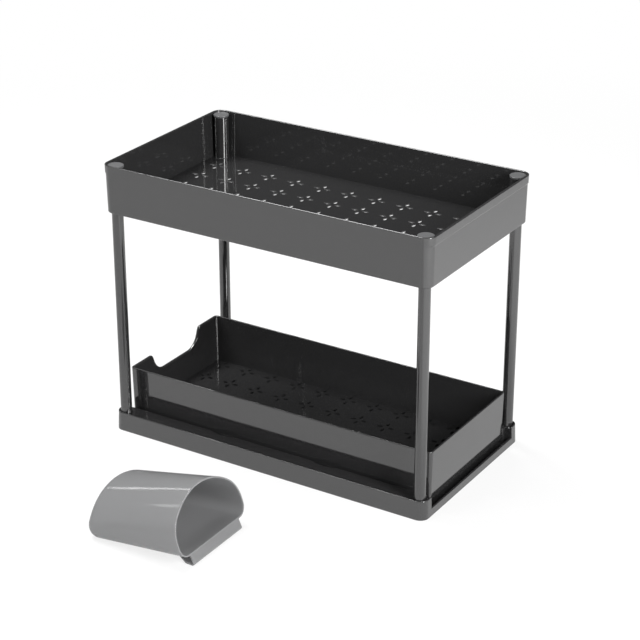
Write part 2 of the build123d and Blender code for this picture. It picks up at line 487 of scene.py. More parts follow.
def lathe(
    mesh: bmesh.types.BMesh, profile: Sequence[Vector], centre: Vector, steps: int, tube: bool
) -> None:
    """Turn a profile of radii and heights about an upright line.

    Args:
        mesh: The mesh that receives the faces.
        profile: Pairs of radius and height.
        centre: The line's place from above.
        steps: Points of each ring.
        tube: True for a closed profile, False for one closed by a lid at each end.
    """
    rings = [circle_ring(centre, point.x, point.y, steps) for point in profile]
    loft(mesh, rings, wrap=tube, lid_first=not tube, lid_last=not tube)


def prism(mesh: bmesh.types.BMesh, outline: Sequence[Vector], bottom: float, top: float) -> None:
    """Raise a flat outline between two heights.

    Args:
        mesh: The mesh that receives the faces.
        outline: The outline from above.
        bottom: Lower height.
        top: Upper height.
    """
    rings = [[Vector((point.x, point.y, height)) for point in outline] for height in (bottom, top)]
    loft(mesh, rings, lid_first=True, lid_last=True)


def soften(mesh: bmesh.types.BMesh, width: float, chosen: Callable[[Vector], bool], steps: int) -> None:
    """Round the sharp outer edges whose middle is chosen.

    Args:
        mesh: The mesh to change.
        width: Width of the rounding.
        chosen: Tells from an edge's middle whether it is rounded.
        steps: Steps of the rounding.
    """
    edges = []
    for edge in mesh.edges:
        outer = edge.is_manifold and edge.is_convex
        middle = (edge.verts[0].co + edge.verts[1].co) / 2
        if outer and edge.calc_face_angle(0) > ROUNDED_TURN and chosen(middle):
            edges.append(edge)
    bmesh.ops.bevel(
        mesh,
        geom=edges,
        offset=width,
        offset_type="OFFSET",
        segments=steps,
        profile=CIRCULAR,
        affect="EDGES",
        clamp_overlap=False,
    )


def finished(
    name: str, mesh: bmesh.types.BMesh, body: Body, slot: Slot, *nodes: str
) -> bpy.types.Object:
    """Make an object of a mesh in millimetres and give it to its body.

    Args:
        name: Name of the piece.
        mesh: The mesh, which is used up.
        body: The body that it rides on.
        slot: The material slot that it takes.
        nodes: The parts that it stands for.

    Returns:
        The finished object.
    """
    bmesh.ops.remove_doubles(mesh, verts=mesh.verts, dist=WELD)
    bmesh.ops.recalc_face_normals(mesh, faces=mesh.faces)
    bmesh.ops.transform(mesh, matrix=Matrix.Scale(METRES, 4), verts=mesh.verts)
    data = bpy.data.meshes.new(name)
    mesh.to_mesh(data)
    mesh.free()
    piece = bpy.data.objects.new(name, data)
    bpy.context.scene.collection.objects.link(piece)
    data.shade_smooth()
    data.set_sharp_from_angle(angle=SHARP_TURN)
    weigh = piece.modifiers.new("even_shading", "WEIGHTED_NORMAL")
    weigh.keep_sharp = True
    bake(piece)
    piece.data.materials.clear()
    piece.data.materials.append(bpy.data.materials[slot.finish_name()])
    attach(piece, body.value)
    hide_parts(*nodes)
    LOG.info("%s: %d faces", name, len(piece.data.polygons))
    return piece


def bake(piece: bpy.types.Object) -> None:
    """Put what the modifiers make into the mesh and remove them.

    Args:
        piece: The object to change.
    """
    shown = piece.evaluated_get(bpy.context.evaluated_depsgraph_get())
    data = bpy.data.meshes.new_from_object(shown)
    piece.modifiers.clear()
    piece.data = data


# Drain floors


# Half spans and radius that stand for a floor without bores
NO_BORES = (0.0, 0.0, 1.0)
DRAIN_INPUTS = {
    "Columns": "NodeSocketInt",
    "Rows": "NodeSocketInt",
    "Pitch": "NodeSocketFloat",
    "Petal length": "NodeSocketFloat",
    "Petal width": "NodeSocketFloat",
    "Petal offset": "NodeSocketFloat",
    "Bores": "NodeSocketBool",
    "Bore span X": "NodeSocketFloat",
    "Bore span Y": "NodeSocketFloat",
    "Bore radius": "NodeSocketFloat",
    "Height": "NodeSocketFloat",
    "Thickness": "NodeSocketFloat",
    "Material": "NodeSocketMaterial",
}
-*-
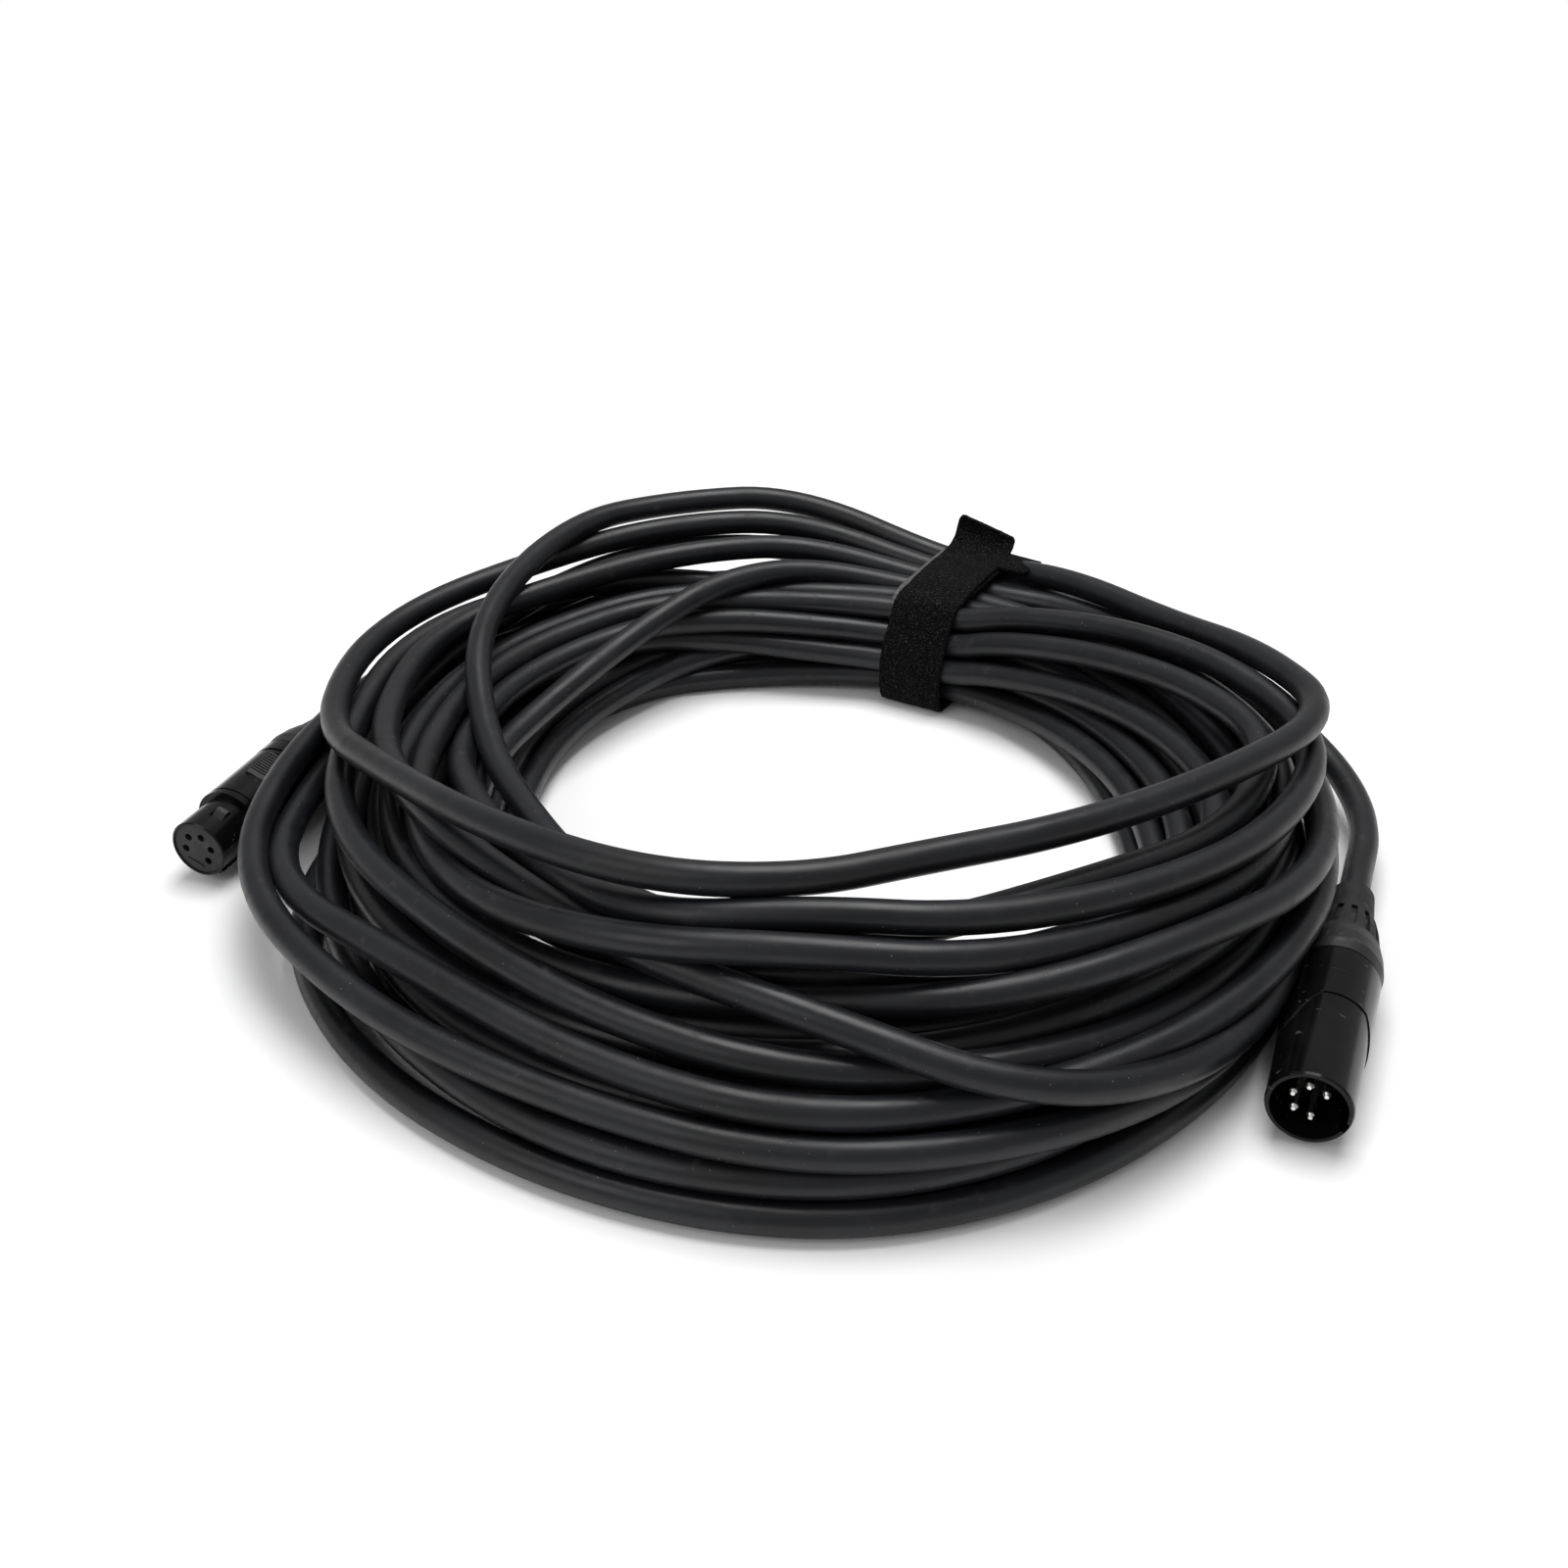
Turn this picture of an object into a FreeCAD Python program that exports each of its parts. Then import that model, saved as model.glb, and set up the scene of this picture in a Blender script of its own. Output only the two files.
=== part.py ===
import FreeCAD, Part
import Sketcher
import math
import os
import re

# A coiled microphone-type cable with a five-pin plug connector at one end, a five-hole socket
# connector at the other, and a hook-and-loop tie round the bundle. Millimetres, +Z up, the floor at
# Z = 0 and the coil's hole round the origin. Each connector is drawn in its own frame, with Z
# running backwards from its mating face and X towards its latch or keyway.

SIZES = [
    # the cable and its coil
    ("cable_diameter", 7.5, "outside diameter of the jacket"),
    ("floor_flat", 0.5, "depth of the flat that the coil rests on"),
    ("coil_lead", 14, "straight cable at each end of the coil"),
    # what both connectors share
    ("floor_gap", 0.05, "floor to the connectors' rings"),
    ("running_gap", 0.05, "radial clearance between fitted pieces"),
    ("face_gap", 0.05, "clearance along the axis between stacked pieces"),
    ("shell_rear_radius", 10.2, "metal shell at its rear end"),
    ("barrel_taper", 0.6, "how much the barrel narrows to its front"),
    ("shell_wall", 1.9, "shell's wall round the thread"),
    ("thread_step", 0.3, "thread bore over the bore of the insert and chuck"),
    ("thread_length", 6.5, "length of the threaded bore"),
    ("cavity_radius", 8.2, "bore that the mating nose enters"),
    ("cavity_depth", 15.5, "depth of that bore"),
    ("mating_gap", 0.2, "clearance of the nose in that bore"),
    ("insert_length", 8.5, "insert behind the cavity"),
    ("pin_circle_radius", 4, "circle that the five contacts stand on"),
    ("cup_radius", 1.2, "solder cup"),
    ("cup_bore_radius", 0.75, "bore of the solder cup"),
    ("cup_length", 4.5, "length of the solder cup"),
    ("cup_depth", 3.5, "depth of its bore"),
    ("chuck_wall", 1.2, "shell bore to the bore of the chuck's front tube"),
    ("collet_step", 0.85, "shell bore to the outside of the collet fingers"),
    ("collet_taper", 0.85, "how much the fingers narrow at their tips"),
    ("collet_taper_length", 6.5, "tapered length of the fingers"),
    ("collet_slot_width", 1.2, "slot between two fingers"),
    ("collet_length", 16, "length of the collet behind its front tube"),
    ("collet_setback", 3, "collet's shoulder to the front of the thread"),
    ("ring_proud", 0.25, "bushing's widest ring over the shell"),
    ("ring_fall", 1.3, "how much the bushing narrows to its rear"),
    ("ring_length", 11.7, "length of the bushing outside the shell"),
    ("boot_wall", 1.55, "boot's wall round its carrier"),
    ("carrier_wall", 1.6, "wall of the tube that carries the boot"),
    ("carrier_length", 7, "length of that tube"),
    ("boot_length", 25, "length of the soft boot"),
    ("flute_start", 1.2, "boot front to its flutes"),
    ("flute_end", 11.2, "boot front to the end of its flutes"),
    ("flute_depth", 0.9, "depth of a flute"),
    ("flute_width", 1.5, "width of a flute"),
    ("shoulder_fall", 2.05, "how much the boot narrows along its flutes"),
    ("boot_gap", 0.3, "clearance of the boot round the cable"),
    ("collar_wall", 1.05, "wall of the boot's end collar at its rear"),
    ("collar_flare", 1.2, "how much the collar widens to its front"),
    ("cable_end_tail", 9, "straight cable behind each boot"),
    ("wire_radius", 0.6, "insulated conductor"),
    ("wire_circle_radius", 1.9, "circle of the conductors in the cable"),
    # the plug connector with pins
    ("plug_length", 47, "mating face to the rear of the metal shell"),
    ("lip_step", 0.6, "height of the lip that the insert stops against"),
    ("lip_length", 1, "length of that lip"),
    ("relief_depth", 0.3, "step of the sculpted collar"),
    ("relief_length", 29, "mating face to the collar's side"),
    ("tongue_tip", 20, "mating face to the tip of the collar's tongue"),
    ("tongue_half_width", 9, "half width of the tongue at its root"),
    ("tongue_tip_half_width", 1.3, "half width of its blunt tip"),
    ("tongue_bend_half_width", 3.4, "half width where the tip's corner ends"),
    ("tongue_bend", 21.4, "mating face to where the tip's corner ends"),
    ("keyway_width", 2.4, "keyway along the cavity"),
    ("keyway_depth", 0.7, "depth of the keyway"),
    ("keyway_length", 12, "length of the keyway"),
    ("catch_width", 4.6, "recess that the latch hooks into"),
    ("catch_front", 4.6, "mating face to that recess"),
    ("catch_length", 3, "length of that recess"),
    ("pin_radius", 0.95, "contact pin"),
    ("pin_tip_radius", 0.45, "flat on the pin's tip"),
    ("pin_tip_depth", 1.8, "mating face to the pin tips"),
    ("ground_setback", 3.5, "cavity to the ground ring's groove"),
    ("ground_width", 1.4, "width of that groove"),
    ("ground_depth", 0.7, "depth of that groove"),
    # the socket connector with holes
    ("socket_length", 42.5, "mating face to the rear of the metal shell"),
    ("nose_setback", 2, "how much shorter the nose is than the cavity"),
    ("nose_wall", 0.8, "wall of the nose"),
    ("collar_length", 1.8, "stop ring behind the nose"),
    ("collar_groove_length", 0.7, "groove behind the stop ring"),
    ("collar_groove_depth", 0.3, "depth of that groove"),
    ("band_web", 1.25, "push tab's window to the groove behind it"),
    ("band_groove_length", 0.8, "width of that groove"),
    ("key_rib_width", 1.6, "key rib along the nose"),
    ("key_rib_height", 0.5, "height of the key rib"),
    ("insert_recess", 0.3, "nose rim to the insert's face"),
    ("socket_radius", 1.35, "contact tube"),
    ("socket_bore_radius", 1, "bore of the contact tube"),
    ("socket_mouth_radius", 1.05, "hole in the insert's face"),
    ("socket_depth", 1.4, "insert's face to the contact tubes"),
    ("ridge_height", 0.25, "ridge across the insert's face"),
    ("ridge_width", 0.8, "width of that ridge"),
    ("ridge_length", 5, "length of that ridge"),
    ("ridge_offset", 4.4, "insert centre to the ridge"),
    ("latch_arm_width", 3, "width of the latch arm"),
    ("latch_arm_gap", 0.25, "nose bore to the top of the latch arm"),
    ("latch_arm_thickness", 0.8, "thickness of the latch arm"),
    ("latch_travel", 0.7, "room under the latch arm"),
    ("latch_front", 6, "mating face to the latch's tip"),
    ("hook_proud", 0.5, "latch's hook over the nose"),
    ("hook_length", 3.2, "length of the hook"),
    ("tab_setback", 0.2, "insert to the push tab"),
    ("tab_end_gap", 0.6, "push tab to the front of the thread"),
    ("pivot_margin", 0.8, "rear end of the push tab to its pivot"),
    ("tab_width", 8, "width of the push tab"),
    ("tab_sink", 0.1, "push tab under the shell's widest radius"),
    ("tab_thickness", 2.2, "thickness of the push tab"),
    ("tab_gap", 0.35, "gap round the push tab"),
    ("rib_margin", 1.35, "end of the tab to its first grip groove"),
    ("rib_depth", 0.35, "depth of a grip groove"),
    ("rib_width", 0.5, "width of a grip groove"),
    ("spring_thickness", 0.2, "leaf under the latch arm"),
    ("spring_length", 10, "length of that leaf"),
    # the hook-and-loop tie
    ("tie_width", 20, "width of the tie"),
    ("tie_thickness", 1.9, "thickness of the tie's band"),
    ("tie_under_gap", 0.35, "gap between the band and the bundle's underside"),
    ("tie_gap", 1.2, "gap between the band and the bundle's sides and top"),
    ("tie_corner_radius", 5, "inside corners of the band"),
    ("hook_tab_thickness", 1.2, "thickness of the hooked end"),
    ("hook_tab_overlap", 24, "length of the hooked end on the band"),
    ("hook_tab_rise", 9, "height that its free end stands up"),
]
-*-
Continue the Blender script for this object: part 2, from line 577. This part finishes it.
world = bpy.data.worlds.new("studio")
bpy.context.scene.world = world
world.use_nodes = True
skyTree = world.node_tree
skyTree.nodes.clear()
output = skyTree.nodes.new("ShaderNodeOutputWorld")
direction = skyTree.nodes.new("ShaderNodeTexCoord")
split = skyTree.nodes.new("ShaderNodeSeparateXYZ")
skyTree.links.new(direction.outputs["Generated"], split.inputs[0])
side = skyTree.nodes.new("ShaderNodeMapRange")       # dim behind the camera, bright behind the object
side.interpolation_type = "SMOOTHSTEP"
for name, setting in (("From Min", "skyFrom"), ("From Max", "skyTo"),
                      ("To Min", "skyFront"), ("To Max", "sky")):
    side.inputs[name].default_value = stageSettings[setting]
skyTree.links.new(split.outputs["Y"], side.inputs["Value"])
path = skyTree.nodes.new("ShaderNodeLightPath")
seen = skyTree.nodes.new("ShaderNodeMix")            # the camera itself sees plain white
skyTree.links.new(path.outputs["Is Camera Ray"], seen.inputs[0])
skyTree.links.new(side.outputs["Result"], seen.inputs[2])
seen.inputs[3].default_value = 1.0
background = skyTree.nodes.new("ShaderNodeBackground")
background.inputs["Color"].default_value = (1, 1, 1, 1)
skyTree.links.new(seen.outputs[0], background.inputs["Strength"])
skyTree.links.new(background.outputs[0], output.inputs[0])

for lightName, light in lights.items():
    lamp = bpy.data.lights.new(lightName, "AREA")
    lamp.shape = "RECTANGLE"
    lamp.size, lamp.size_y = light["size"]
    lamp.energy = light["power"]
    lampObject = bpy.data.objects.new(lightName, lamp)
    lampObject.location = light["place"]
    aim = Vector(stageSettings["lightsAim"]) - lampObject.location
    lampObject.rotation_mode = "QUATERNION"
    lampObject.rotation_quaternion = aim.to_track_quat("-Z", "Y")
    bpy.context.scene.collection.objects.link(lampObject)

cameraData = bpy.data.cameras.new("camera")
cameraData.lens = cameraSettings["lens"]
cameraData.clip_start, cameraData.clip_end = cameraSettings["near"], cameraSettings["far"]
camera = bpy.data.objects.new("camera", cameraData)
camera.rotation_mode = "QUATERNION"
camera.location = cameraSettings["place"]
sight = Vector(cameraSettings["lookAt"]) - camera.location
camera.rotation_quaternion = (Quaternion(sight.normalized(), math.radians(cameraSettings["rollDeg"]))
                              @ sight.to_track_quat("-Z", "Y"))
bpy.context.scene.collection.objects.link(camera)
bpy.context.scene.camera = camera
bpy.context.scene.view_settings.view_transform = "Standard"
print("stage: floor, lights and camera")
-*-
Work required
Keep both end lines and retype everything in the records above from the line containing "Write part 2" through the line containing "to its body.", exactly, with nothing else.

Right answer
Write part 2 of the build123d and Blender code for this picture. It picks up at line 487 of scene.py. More parts follow.
def lathe(
    mesh: bmesh.types.BMesh, profile: Sequence[Vector], centre: Vector, steps: int, tube: bool
) -> None:
    """Turn a profile of radii and heights about an upright line.

    Args:
        mesh: The mesh that receives the faces.
        profile: Pairs of radius and height.
        centre: The line's place from above.
        steps: Points of each ring.
        tube: True for a closed profile, False for one closed by a lid at each end.
    """
    rings = [circle_ring(centre, point.x, point.y, steps) for point in profile]
    loft(mesh, rings, wrap=tube, lid_first=not tube, lid_last=not tube)


def prism(mesh: bmesh.types.BMesh, outline: Sequence[Vector], bottom: float, top: float) -> None:
    """Raise a flat outline between two heights.

    Args:
        mesh: The mesh that receives the faces.
        outline: The outline from above.
        bottom: Lower height.
        top: Upper height.
    """
    rings = [[Vector((point.x, point.y, height)) for point in outline] for height in (bottom, top)]
    loft(mesh, rings, lid_first=True, lid_last=True)


def soften(mesh: bmesh.types.BMesh, width: float, chosen: Callable[[Vector], bool], steps: int) -> None:
    """Round the sharp outer edges whose middle is chosen.

    Args:
        mesh: The mesh to change.
        width: Width of the rounding.
        chosen: Tells from an edge's middle whether it is rounded.
        steps: Steps of the rounding.
    """
    edges = []
    for edge in mesh.edges:
        outer = edge.is_manifold and edge.is_convex
        middle = (edge.verts[0].co + edge.verts[1].co) / 2
        if outer and edge.calc_face_angle(0) > ROUNDED_TURN and chosen(middle):
            edges.append(edge)
    bmesh.ops.bevel(
        mesh,
        geom=edges,
        offset=width,
        offset_type="OFFSET",
        segments=steps,
        profile=CIRCULAR,
        affect="EDGES",
        clamp_overlap=False,
    )


def finished(
    name: str, mesh: bmesh.types.BMesh, body: Body, slot: Slot, *nodes: str
) -> bpy.types.Object:
    """Make an object of a mesh in millimetres and give it to its body.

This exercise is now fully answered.